Curators held a video teleconference Friday morning to discuss campus finances in advance of a late January meeting in Columbia, where they plan to increase tuition for the first time in three years.

The exact amount of the fee hike won't be determined until Gov. Jay Nixon releases his proposed budget next week. School officials hope to keep the increase below 10 percent.

Undergraduate students from Missouri and take a standard 15-credit course load now pay $3,684 in tuition each semester, while out-of-state students pay $6,008. A 9 percent increase would translate into a $332 boost per semester for in-state students and a $541 hike for out-of-state undergraduates. Those amounts don't include required student fees.

Proposed fee increases range from 1 percent to 3 percent at the Columbia and St. Louis campuses to 6.5 percent at Missouri University of Science and Technology in Rolla. The proposed increases in room and board costs range from 2.8 percent at the Rolla campus to 8.3 percent at Missouri-St. Louis.

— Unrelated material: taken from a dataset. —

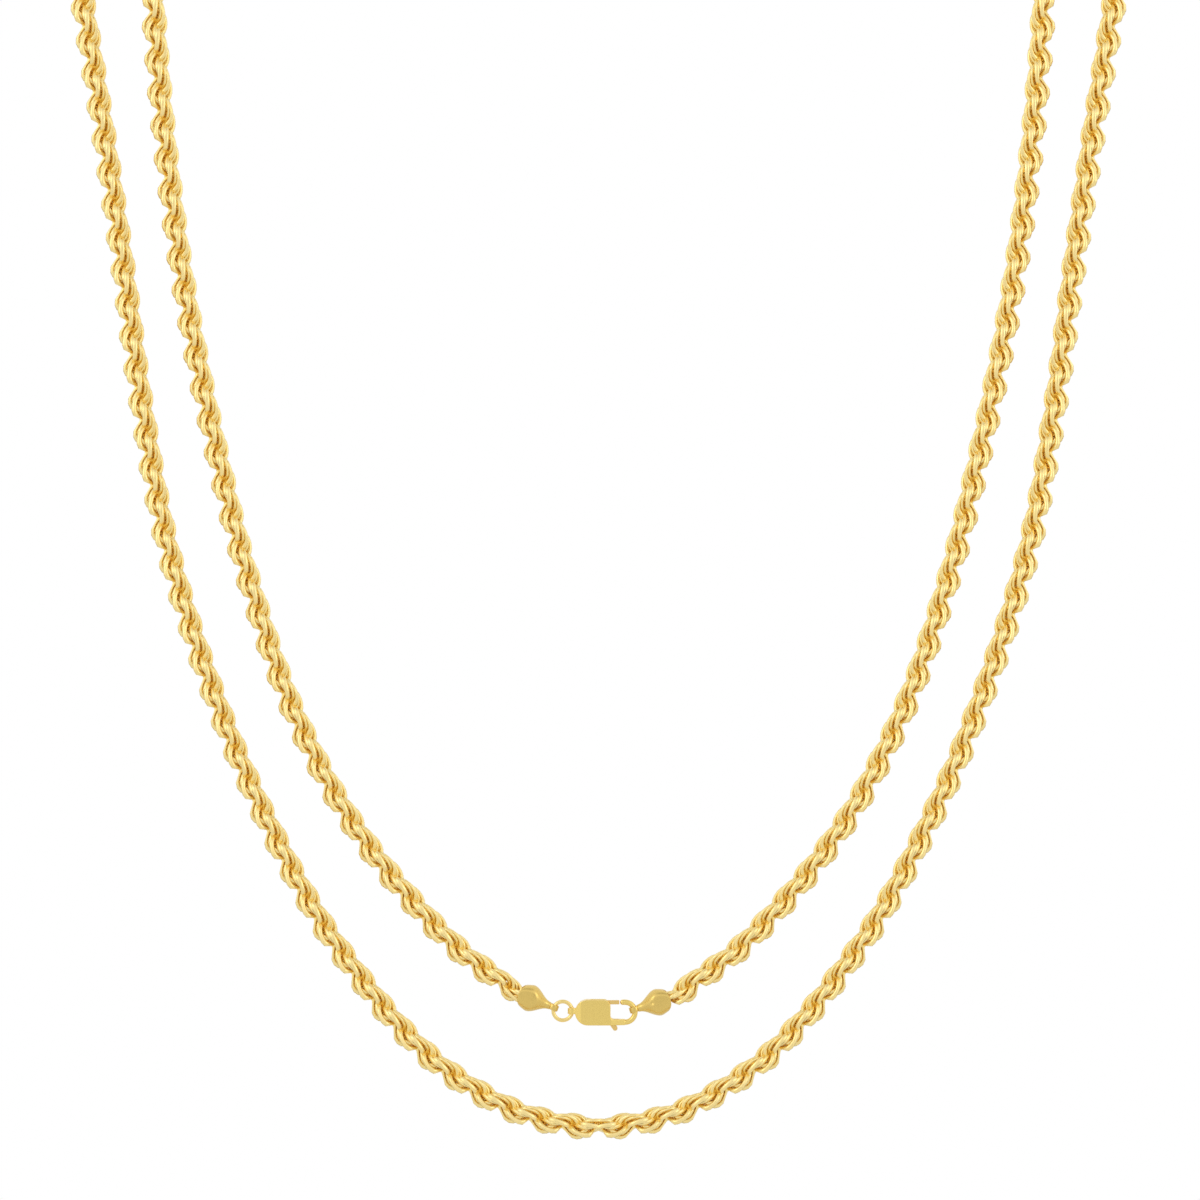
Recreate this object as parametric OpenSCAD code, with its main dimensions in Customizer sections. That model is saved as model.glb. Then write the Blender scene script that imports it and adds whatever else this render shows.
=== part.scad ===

Chancellor Brady Deaton told curators that the Columbia campus could expect to enroll 200 more out-of-state students should tuition increase by 10 percent next year, with many of them likely coming from neighboring Illinois. Deaton didn't say how he came to the 200-student figure, but noted that prospective students and their families often consider a costlier school to mean a better education.

Columbia, the flagship campus, typically recruits nearly as many students from Chicago as from Kansas City, Deaton said.

Tuition for the coming academic year is typically set in the spring. But university leaders want an early start because Missouri law requires a waiver from the state to raise tuition beyond the Consumer Price Index inflation rate, which is currently 1.5 percent.